0

ECOM Bench RL Env (Vibrantlabsai)

Fresh

Shopify e-commerce browser agent benchmark - Prime Intellect verifiers environment.

Type
RL Env
Publisher
Vibrantlabsai
Runtime
multi-turn
License
unknown
Size
v0.1.4
Published
May 2026

Cite

Notes

Only stored in your browser.

ecom-bench

Hard cart-building tasks for browser agents on real Shopify e-commerce sites, via BrowserEnv in DOM mode (Stagehand). The agent reads a shopping task, drives a live storefront with navigate / observe / act / extract, and is scored on the resulting cart by a per-site verifier.

Two models are in the loop: the rollout model under test emits the tool calls, and a separate Stagehand grounder (stagehand_model, default anthropic/claude-haiku-4-5) does the DOM grounding behind those tools.

Overview

  • Environment ID: ecom-bench
  • Type: multi-turn, tool use, browser
  • Tags: browser-agent, stagehand, shopify, eval, train

Dataset

40 tasks across 4 Shopify storefronts, 10 per site:

SiteTasksStorefront
gymshark10gymshark.com
allbirds10allbirds.com
chillys10chillys.com
kylie10kyliecosmetics.com

Tasks are adversarial cart-building prompts (exact totals, matching sets, size/color constraints, multi-item bundles) mined to challenge frontier browser agents. Each row carries info = {site, task_id, start_url, location, verifier_path}; the rollout pre-navigates to start_url before turn 1.

Tools

  • navigate(url) — load a URL.
  • observe(instruction) — find DOM elements matching a description.
  • act(instruction) — perform a natural-language action on the page.
  • extract(instruction, schema_json) — pull structured data matching a JSON schema.

Reward

  • cart_verifier_reward (weight 1.0) — binary. A priority-10 @vf.cleanup hook opens a second Playwright CDP connection to the live BrowserBase session, runs the bundled per-site cart snapshot, and scores it with the task's verifier ((result, checks, debug)). result is the reward.

Metric (weight 0): cart_total_qty — total items in the captured cart, for partial-progress visibility even when the binary reward is 0.

Stop conditions

A rollout ends when the model emits an assistant turn with no tool call (it considers the task done) or max_turns (default 30) is reached. Scoring runs at cleanup regardless of how the rollout ended.

Required environment variables

  • BROWSERBASE_API_KEY — Browserbase session creation + side-channel CDP attach.
  • BROWSERBASE_PROJECT_ID — Browserbase project for the sessions.
  • ANTHROPIC_API_KEY — key for the default Stagehand grounder (anthropic/claude-haiku-4-5). If you change stagehand_model to another provider, set that provider's key instead (OPENAI_API_KEY / GOOGLE_API_KEY).

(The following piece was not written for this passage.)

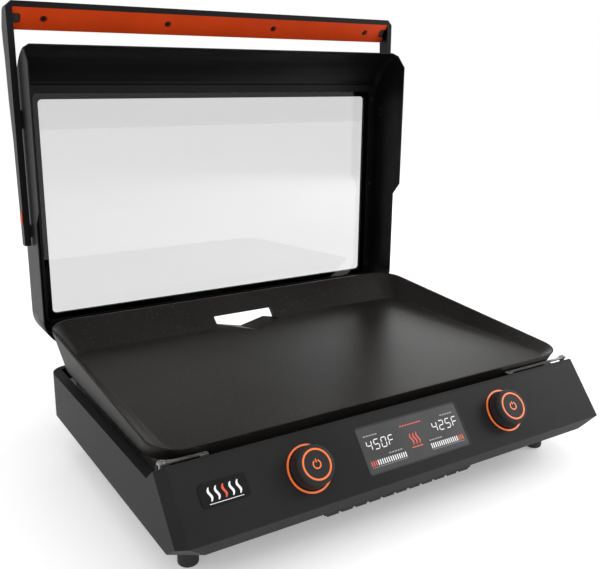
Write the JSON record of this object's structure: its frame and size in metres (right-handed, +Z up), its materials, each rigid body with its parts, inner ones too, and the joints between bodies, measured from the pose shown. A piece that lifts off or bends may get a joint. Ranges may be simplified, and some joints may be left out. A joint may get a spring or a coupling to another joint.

The rollout model under test uses whatever provider/key the eval is configured with (e.g. --provider prime), independent of the grounder key above.

Environment Arguments

ArgTypeDefaultDescription
sitestrNoneKeep only tasks from one site (e.g. "gymshark").
task_idslist[str]NoneKeep only these task ids.
stagehand_modelstr"anthropic/claude-haiku-4-5"Stagehand's internal DOM-grounding LLM.
model_api_key_varstrderivedEnv var Stagehand reads for the grounder key; derived from stagehand_model's provider by default.
proxiesboolTrueRoute the Browserbase session through a residential proxy (Shopify CDNs bot-block without one).
max_turnsint30Agent step cap per rollout.
proxy_model_to_stagehandboolFalseRoute Stagehand's grounder calls through the verifiers client. Off because Stagehand's server hardcodes api.openai.com for non-OpenAI providers.

Quickstart

prime env install ecom-bench

# Single-task smoke (gymshark task 183), one rollout
prime eval run ecom-bench -m claude-haiku-4-5 -n 1 -r 1 \
  -a '{"task_ids": ["183"]}'

# One site, default haiku grounder
prime eval run ecom-bench -m claude-haiku-4-5 -n 10 -r 1 -a '{"site": "gymshark"}'

# Full 40-task run (push first so results auto-upload)
prime env push --path environments/ecom_bench --visibility PRIVATE
prime eval run vibrantlabsai/ecom-bench -m claude-haiku-4-5 -n 40 -r 1

-n caps how many of the 40 tasks are sampled — pass -n 40 for full coverage (the bundled [tool.verifiers.eval] default samples fewer).